GSK, Europe’s biggest drugs company, is a customer of Huntingdon Life Sciences, the most high-profile target of a militant arm of the animal rights movement.
In response to the letter, which has not yet been received by institutional shareholders, the company advised shareholders to instruct their broker to hold their shares in a nominee account to avoid identification, but this advice was called into question.
John Roundhill, chairman of Britain’s leading registrars’ association, said: “Moving to a nominees account won’t create a robust defence because this information is still in the public domain.”
A company is able to force an account nominee to reveal the identities of those it represents by issuing a “212” notice. This information has to be made public.
A spokesman for GSK said yesterday: “We would never use 212 on anybody with less than half a million shares.”
However, Mr Roundhill said that many nominees operated pooled accounts where the ownership of half a million shares or more was not uncommon.
The lengthy campaign waged against Huntingdon derailed its planned listing in New York after it was forced to delist its shares in London and move its headquarters to the United States.
GSK executives were targeted two months ago. Neighbours of Simon Bicknell, the company secretary, and Sir Ian Prosser, a non-executive director, received letters accusing the two men of being rapists, while one had his house daubed with offensive slogans.

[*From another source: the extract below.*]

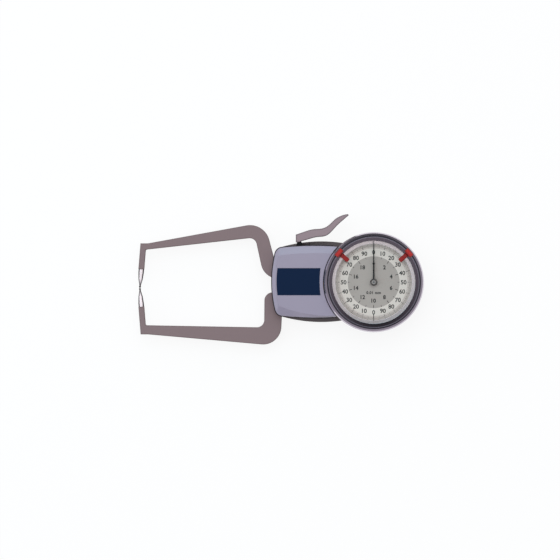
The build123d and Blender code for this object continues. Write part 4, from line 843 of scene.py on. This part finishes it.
class GAUGE_OT_dial(bpy.types.Operator):
    """Dial plate with its coloured rings, graduations, numbers and unit"""
    bl_idname = "gauge.dial"
    bl_label = "Dial"

    def execute(self, context):
        dial = context.scene.gauge_dial
        colours = context.scene.gauge_colours
        bands = [(dial.disc_radius, colours.disc), (dial.ring_radius, colours.ring),
                 (dial.tick_radius, colours.tick_zone), (math.inf, colours.dial_edge)]
        finish(banded("Dial enamel", bands, 0.55, softness=0.00004), "dial_plate")
        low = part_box("dial_plate")[1].z
        high = low + dial.print_depth
        ink = moulded("Dial ink", colours.ink, roughness=0.5, edge=0.0)
        bars = self.graduations(dial, context.scene.gauge_bars, low, high)
        new_piece("dial_graduations", *bars, ink, "bezel", "dial_enamel")
        new_piece("dial_numbers", *self.numbers(dial, low, high), ink, "bezel", "dial_enamel")
        pale = banded("Flange enamel", [(math.inf, colours.dial_edge)], 0.2, metallic=0.62)
        new_piece("dial_flange", *self.flange(dial, context.scene.gauge_trim, low), pale, "bezel",
                  "carrier_alloy")
        return {"FINISHED"}

    def flange(self, dial, trim, low):
        """Pale half-polished ring round the graduations, turned about the Z axis from a closed section
        that rises gently from the dial towards its edge."""
        foot = dial.tick_radius + trim.flange_gap
        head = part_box("dial_plate")[1].x - trim.flange_inset
        base = low + trim.flange_lift
        top = low + trim.flange_rise
        corners = [(foot, base), (head, base), (head, top), (head - trim.flange_land, top)]
        return turned(rounded(corners, np.array([0.05, 0.05, 0.08, 0.1]) * MM))

    def graduations(self, dial, bars, low, high):
        """Radial bars at even angles: every tenth the longest and widest, every fifth between. Inside
        them stand the marks of the small scale, and one long bar stands at the foot."""
        index = np.arange(dial.divisions)
        tenth = index % 10 == 0
        fifth = index % 5 == 0
        start = np.where(tenth, bars.tenth_start, np.where(fifth, bars.fifth_start, bars.plain_start))
        width = np.where(tenth, bars.tenth_width, np.where(fifth, bars.fifth_width, bars.plain_width))
        large = printed_bars(2 * np.pi * index / dial.divisions, dial.ring_radius + start,
                             dial.tick_radius, width, low, high)
        mark = np.arange(dial.scale_top)
        even = mark % 2 == 0
        reach = np.where(even, bars.even_length, bars.odd_length)
        small = printed_bars(2 * np.pi * mark / dial.scale_top, dial.disc_radius - reach,
                             dial.disc_radius, np.where(even, bars.even_width, bars.odd_width), low, high)
        foot = printed_bars(np.array([np.pi]), bars.index_inner, bars.index_outer, bars.index_width,
                            low, high)
        return joined([large, small, foot])

    def numbers(self, dial, low, high):
        """Upright numbers, each centred on its circle at its angle, clockwise from the top."""
        parts = []
        depth = high - low
        for step in range(dial.large_numbers):
            parts.append(self.placed(str(step % 10 * 10), dial.number_height, depth, dial.number_radius,
                                     2 * math.pi * step / dial.large_numbers, low))
        for reading in range(2, dial.scale_top, 2):
            parts.append(self.placed(str(reading), dial.small_height, depth,
                                     dial.small_radius, 2 * math.pi * reading / dial.scale_top, low,
                                     weight=0.032))
        parts.append(self.placed("0.01 mm", dial.unit_height, depth, dial.unit_radius, math.pi, low,
                                 spacing=1.1, weight=0.035))
        return joined(parts)

    def placed(self, words, height, depth, radius, angle, low, spacing=1.0, weight=0.024):
        """A word centred on a circle round the Z axis, at an angle clockwise from the top."""
        points, faces = lettering(words, height, depth, weight, spacing)
        return points + np.array([radius * math.sin(angle), radius * math.cos(angle), low]), faces


class GAUGE_OT_hands(bpy.types.Operator):
    """Black hands and the turned hub"""
    bl_idname = "gauge.hands"
    bl_label = "Hands"

    def execute(self, context):
        black = painted("Hand black", context.scene.gauge_colours.hand, roughness=0.45, edge=0.0,
                        grain_scale=6000.0, specular=0.15)
        finish(black, "long_hand", "short_hand")
        trim = context.scene.gauge_trim
        # The bright band is a painted highlight; outside it the hub turns darker towards its edge
        bands = [(trim.hub_pin, linear(34, 31, 30)), (trim.hub_face, linear(158, 151, 147)),
                 (trim.hub_edge, linear(112, 105, 102)), (math.inf, linear(66, 60, 57))]
        finish(banded("Hub steel", bands, 0.4, metallic=0.3), "hub_cap")
        return {"FINISHED"}


class GAUGE_OT_markers(bpy.types.Operator):
    """Red tolerance markers"""
    bl_idname = "gauge.markers"
    bl_label = "Markers"

    def execute(self, context):
        colours = context.scene.gauge_colours
        # Painted shade: the markers' edges, steep sides and fingers are darkened
        finish(painted("Marker red", colours.marker, roughness=0.3, edge=0.8, edge_radius=0.0006, side_shade=0.5,
                       shade_radius=context.scene.gauge_trim.finger_radius), "marker_left", "marker_right")
        return {"FINISHED"}


class GAUGE_OT_movement(bpy.types.Operator):
    """Brass, steel and blued finishes of the movement inside"""
    bl_idname = "gauge.movement"
    bl_label = "Movement"

    def execute(self, context):
        finish(painted("Movement brass", linear(196, 160, 92), roughness=0.3, metallic=1.0, edge=0.2,
                       edge_radius=0.0002), "lower_plate", "upper_plate", "pillars", "transfer_wheel",
               "motion_wheel", "hour_wheel", "sector_gear")
        finish(turned_metal("Arbor steel", linear(176, 176, 180), roughness=0.25), "transfer_arbor",
               "centre_arbor", "arm_shaft", "spring_pin", "lower_bearing", "upper_bearing")
        finish(painted("Blued spring", linear(60, 72, 110), roughness=0.3, metallic=0.9, edge=0.1,
                       edge_radius=0.0001), "return_spring", "hairspring")
        return {"FINISHED"}


class GAUGE_PT_panel(bpy.types.Panel):
    """The gauge's settings and the steps that make it"""
    bl_idname = "GAUGE_PT_panel"
    bl_label = "Dial caliper gauge"
    bl_space_type = "VIEW_3D"
    bl_region_type = "UI"
    bl_category = "Gauge"

    def draw(self, context):
        for maker in OPERATORS:
            self.layout.operator(maker.bl_idname)
        scene = context.scene
        for group in (scene.gauge_dial, scene.gauge_bars, scene.gauge_trim, scene.gauge_colours,
                      scene.gauge_stage):
            box = self.layout.box()
            for key in group.__annotations__:
                box.prop(group, key)


SETTINGS = (GaugeDialSettings, GaugeBarSettings, GaugeTrimSettings, GaugeColourSettings,
            GaugeStageSettings)
OPERATORS = (GAUGE_OT_stage, GAUGE_OT_housing, GAUGE_OT_arms, GAUGE_OT_contacts, GAUGE_OT_bezel,
             GAUGE_OT_dial, GAUGE_OT_hands, GAUGE_OT_markers, GAUGE_OT_movement)
CLASSES = (*SETTINGS, *OPERATORS, GAUGE_PT_panel)


def register():
    for cls in CLASSES:
        bpy.utils.register_class(cls)
    bpy.types.Scene.gauge_dial = bpy.props.PointerProperty(type=GaugeDialSettings)
    bpy.types.Scene.gauge_bars = bpy.props.PointerProperty(type=GaugeBarSettings)
    bpy.types.Scene.gauge_trim = bpy.props.PointerProperty(type=GaugeTrimSettings)
    bpy.types.Scene.gauge_colours = bpy.props.PointerProperty(type=GaugeColourSettings)
    bpy.types.Scene.gauge_stage = bpy.props.PointerProperty(type=GaugeStageSettings)


def unregister():
    del bpy.types.Scene.gauge_stage
    del bpy.types.Scene.gauge_colours
    del bpy.types.Scene.gauge_trim
    del bpy.types.Scene.gauge_bars
    del bpy.types.Scene.gauge_dial
    for cls in reversed(CLASSES):
        bpy.utils.unregister_class(cls)


def main():
    register()
    for maker in OPERATORS:
        group, action = maker.bl_idname.split(".")
        getattr(getattr(bpy.ops, group), action)()


if __name__ == "__main__":
    main()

More than 100 shareholders contacted Glaxo yesterday after receiving the letters, the company said.
An 80-year-old grandmother in West London who has held Glaxo shares for more than a decade said that she was shocked and angered by the letter. The former scientist, who declined to be named, said: “It’s blackmail and I don’t like being blackmailed.”
The hate campaign is being investigated by Netcu, the National Extremism Tactical Co-ordination Unit. A spokesman for Netcu advised shareholders to hand the letters to police.